## Begin

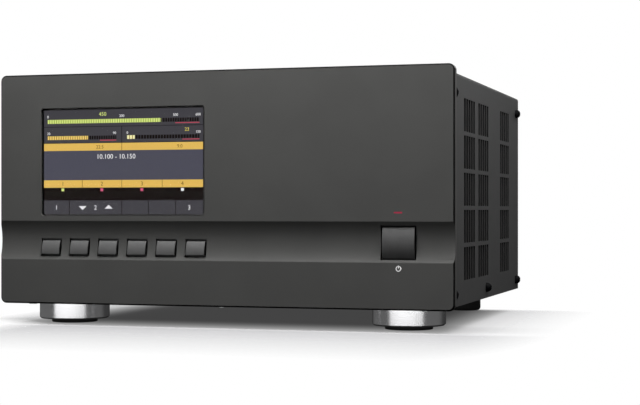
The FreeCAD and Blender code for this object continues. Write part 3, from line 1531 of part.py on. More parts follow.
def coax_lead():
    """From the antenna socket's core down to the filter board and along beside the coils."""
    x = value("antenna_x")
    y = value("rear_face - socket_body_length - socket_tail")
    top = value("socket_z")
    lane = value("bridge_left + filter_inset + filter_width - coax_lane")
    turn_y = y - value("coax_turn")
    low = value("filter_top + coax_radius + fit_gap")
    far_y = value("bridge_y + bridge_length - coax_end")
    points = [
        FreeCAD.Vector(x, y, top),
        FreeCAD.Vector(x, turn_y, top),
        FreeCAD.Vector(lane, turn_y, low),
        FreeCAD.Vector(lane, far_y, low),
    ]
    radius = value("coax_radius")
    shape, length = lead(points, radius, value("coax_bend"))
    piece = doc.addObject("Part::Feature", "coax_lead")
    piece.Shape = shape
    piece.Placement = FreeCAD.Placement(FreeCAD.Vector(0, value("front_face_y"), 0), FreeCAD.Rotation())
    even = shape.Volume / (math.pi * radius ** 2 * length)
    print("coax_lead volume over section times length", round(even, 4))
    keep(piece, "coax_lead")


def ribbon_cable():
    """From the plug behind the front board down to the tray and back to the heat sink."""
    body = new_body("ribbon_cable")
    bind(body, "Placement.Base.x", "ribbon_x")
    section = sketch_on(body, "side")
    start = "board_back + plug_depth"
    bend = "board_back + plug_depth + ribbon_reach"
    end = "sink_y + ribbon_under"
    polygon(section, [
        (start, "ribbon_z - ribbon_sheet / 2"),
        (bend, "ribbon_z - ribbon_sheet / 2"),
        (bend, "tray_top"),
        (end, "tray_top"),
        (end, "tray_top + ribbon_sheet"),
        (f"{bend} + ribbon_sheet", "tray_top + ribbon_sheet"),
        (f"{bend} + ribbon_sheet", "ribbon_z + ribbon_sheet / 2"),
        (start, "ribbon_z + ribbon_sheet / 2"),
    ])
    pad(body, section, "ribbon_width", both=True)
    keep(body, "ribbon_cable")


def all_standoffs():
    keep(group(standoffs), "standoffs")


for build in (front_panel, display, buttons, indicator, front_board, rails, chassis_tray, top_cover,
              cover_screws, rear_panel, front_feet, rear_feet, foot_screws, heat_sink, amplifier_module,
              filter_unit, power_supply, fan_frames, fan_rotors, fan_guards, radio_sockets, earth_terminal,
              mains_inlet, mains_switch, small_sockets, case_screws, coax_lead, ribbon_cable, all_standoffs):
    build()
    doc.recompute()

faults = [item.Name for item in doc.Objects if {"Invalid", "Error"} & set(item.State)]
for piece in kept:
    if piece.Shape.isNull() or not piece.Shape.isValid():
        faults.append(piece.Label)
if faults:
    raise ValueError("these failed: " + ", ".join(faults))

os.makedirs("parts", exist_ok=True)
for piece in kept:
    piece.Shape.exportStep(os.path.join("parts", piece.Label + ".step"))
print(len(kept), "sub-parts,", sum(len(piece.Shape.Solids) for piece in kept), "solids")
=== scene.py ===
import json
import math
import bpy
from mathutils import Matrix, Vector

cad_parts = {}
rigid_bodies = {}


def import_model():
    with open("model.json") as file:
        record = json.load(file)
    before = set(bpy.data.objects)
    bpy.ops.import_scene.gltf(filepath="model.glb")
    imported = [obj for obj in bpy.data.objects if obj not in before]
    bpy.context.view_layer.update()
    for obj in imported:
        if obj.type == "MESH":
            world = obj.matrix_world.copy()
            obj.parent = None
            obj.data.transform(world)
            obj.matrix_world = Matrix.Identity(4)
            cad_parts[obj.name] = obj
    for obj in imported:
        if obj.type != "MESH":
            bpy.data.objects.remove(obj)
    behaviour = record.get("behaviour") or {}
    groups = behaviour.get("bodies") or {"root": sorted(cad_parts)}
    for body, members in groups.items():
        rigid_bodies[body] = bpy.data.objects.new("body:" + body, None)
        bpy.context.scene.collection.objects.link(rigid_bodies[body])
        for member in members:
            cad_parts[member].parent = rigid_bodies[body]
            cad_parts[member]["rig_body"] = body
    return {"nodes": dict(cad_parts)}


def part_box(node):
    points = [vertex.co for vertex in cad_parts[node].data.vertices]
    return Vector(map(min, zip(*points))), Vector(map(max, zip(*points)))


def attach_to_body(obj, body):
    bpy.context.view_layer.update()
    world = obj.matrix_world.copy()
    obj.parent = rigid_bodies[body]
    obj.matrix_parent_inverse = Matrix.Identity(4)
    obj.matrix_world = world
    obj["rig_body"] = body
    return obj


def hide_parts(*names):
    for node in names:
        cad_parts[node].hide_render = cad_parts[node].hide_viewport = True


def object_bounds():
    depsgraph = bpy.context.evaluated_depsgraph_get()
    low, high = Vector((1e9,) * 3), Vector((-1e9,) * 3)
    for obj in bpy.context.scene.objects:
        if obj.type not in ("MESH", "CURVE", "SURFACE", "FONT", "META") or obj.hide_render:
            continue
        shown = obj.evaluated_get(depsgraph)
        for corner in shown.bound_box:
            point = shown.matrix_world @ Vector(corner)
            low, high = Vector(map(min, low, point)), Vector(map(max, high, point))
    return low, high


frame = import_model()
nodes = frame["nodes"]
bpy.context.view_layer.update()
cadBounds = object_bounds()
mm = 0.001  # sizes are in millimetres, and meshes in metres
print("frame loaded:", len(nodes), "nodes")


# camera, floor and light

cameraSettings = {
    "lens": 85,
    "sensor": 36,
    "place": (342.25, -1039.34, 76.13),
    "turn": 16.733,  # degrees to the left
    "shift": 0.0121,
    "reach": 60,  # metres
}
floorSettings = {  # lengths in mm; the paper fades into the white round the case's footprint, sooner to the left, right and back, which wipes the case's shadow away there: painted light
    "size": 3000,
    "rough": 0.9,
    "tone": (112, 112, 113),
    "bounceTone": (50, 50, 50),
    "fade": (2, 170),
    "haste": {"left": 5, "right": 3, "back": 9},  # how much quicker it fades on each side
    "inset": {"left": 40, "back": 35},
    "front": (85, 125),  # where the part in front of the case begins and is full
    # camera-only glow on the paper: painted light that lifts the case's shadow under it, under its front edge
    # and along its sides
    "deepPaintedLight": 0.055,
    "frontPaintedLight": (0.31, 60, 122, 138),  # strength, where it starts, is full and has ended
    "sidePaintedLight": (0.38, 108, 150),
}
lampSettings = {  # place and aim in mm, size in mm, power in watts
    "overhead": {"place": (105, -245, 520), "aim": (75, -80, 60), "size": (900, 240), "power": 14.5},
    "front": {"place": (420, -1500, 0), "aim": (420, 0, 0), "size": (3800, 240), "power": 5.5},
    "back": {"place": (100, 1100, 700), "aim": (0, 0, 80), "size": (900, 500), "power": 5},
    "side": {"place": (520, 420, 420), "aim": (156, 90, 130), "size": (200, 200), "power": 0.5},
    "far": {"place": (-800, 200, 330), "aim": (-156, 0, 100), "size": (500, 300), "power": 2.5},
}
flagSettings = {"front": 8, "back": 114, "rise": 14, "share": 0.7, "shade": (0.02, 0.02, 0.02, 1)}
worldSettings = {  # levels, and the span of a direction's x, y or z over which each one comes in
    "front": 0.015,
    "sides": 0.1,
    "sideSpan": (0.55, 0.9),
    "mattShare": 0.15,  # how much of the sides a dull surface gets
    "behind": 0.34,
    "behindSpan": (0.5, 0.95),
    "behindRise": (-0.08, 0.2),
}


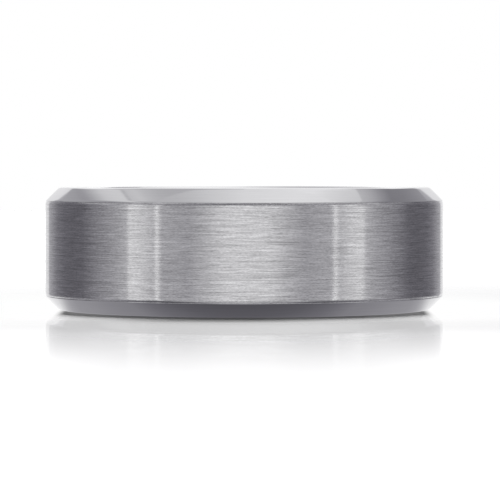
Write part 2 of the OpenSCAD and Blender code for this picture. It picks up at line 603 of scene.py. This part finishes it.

## End

> **Description of the task**:
Return all the data exactly as given.

> **Full solution**:
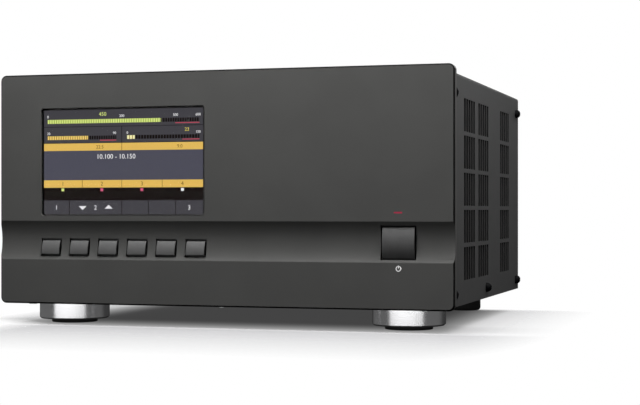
The FreeCAD and Blender code for this object continues. Write part 3, from line 1531 of part.py on. More parts follow.
def coax_lead():
    """From the antenna socket's core down to the filter board and along beside the coils."""
    x = value("antenna_x")
    y = value("rear_face - socket_body_length - socket_tail")
    top = value("socket_z")
    lane = value("bridge_left + filter_inset + filter_width - coax_lane")
    turn_y = y - value("coax_turn")
    low = value("filter_top + coax_radius + fit_gap")
    far_y = value("bridge_y + bridge_length - coax_end")
    points = [
        FreeCAD.Vector(x, y, top),
        FreeCAD.Vector(x, turn_y, top),
        FreeCAD.Vector(lane, turn_y, low),
        FreeCAD.Vector(lane, far_y, low),
    ]
    radius = value("coax_radius")
    shape, length = lead(points, radius, value("coax_bend"))
    piece = doc.addObject("Part::Feature", "coax_lead")
    piece.Shape = shape
    piece.Placement = FreeCAD.Placement(FreeCAD.Vector(0, value("front_face_y"), 0), FreeCAD.Rotation())
    even = shape.Volume / (math.pi * radius ** 2 * length)
    print("coax_lead volume over section times length", round(even, 4))
    keep(piece, "coax_lead")


def ribbon_cable():
    """From the plug behind the front board down to the tray and back to the heat sink."""
    body = new_body("ribbon_cable")
    bind(body, "Placement.Base.x", "ribbon_x")
    section = sketch_on(body, "side")
    start = "board_back + plug_depth"
    bend = "board_back + plug_depth + ribbon_reach"
    end = "sink_y + ribbon_under"
    polygon(section, [
        (start, "ribbon_z - ribbon_sheet / 2"),
        (bend, "ribbon_z - ribbon_sheet / 2"),
        (bend, "tray_top"),
        (end, "tray_top"),
        (end, "tray_top + ribbon_sheet"),
        (f"{bend} + ribbon_sheet", "tray_top + ribbon_sheet"),
        (f"{bend} + ribbon_sheet", "ribbon_z + ribbon_sheet / 2"),
        (start, "ribbon_z + ribbon_sheet / 2"),
    ])
    pad(body, section, "ribbon_width", both=True)
    keep(body, "ribbon_cable")


def all_standoffs():
    keep(group(standoffs), "standoffs")


for build in (front_panel, display, buttons, indicator, front_board, rails, chassis_tray, top_cover,
              cover_screws, rear_panel, front_feet, rear_feet, foot_screws, heat_sink, amplifier_module,
              filter_unit, power_supply, fan_frames, fan_rotors, fan_guards, radio_sockets, earth_terminal,
              mains_inlet, mains_switch, small_sockets, case_screws, coax_lead, ribbon_cable, all_standoffs):
    build()
    doc.recompute()

faults = [item.Name for item in doc.Objects if {"Invalid", "Error"} & set(item.State)]
for piece in kept:
    if piece.Shape.isNull() or not piece.Shape.isValid():
        faults.append(piece.Label)
if faults:
    raise ValueError("these failed: " + ", ".join(faults))

os.makedirs("parts", exist_ok=True)
for piece in kept:
    piece.Shape.exportStep(os.path.join("parts", piece.Label + ".step"))
print(len(kept), "sub-parts,", sum(len(piece.Shape.Solids) for piece in kept), "solids")
=== scene.py ===
import json
import math
import bpy
from mathutils import Matrix, Vector

cad_parts = {}
rigid_bodies = {}


def import_model():
    with open("model.json") as file:
        record = json.load(file)
    before = set(bpy.data.objects)
    bpy.ops.import_scene.gltf(filepath="model.glb")
    imported = [obj for obj in bpy.data.objects if obj not in before]
    bpy.context.view_layer.update()
    for obj in imported:
        if obj.type == "MESH":
            world = obj.matrix_world.copy()
            obj.parent = None
            obj.data.transform(world)
            obj.matrix_world = Matrix.Identity(4)
            cad_parts[obj.name] = obj
    for obj in imported:
        if obj.type != "MESH":
            bpy.data.objects.remove(obj)
    behaviour = record.get("behaviour") or {}
    groups = behaviour.get("bodies") or {"root": sorted(cad_parts)}
    for body, members in groups.items():
        rigid_bodies[body] = bpy.data.objects.new("body:" + body, None)
        bpy.context.scene.collection.objects.link(rigid_bodies[body])
        for member in members:
            cad_parts[member].parent = rigid_bodies[body]
            cad_parts[member]["rig_body"] = body
    return {"nodes": dict(cad_parts)}


def part_box(node):
    points = [vertex.co for vertex in cad_parts[node].data.vertices]
    return Vector(map(min, zip(*points))), Vector(map(max, zip(*points)))


def attach_to_body(obj, body):
    bpy.context.view_layer.update()
    world = obj.matrix_world.copy()
    obj.parent = rigid_bodies[body]
    obj.matrix_parent_inverse = Matrix.Identity(4)
    obj.matrix_world = world
    obj["rig_body"] = body
    return obj


def hide_parts(*names):
    for node in names:
        cad_parts[node].hide_render = cad_parts[node].hide_viewport = True


def object_bounds():
    depsgraph = bpy.context.evaluated_depsgraph_get()
    low, high = Vector((1e9,) * 3), Vector((-1e9,) * 3)
    for obj in bpy.context.scene.objects:
        if obj.type not in ("MESH", "CURVE", "SURFACE", "FONT", "META") or obj.hide_render:
            continue
        shown = obj.evaluated_get(depsgraph)
        for corner in shown.bound_box:
            point = shown.matrix_world @ Vector(corner)
            low, high = Vector(map(min, low, point)), Vector(map(max, high, point))
    return low, high


frame = import_model()
nodes = frame["nodes"]
bpy.context.view_layer.update()
cadBounds = object_bounds()
mm = 0.001  # sizes are in millimetres, and meshes in metres
print("frame loaded:", len(nodes), "nodes")


# camera, floor and light

cameraSettings = {
    "lens": 85,
    "sensor": 36,
    "place": (342.25, -1039.34, 76.13),
    "turn": 16.733,  # degrees to the left
    "shift": 0.0121,
    "reach": 60,  # metres
}
floorSettings = {  # lengths in mm; the paper fades into the white round the case's footprint, sooner to the left, right and back, which wipes the case's shadow away there: painted light
    "size": 3000,
    "rough": 0.9,
    "tone": (112, 112, 113),
    "bounceTone": (50, 50, 50),
    "fade": (2, 170),
    "haste": {"left": 5, "right": 3, "back": 9},  # how much quicker it fades on each side
    "inset": {"left": 40, "back": 35},
    "front": (85, 125),  # where the part in front of the case begins and is full
    # camera-only glow on the paper: painted light that lifts the case's shadow under it, under its front edge
    # and along its sides
    "deepPaintedLight": 0.055,
    "frontPaintedLight": (0.31, 60, 122, 138),  # strength, where it starts, is full and has ended
    "sidePaintedLight": (0.38, 108, 150),
}
lampSettings = {  # place and aim in mm, size in mm, power in watts
    "overhead": {"place": (105, -245, 520), "aim": (75, -80, 60), "size": (900, 240), "power": 14.5},
    "front": {"place": (420, -1500, 0), "aim": (420, 0, 0), "size": (3800, 240), "power": 5.5},
    "back": {"place": (100, 1100, 700), "aim": (0, 0, 80), "size": (900, 500), "power": 5},
    "side": {"place": (520, 420, 420), "aim": (156, 90, 130), "size": (200, 200), "power": 0.5},
    "far": {"place": (-800, 200, 330), "aim": (-156, 0, 100), "size": (500, 300), "power": 2.5},
}
flagSettings = {"front": 8, "back": 114, "rise": 14, "share": 0.7, "shade": (0.02, 0.02, 0.02, 1)}
worldSettings = {  # levels, and the span of a direction's x, y or z over which each one comes in
    "front": 0.015,
    "sides": 0.1,
    "sideSpan": (0.55, 0.9),
    "mattShare": 0.15,  # how much of the sides a dull surface gets
    "behind": 0.34,
    "behindSpan": (0.5, 0.95),
    "behindRise": (-0.08, 0.2),
}


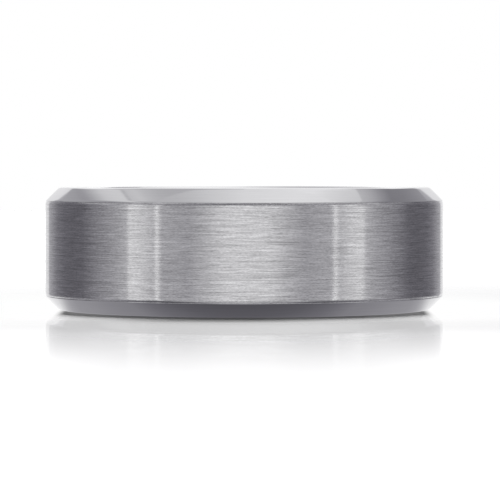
Write part 2 of the OpenSCAD and Blender code for this picture. It picks up at line 603 of scene.py. This part finishes it.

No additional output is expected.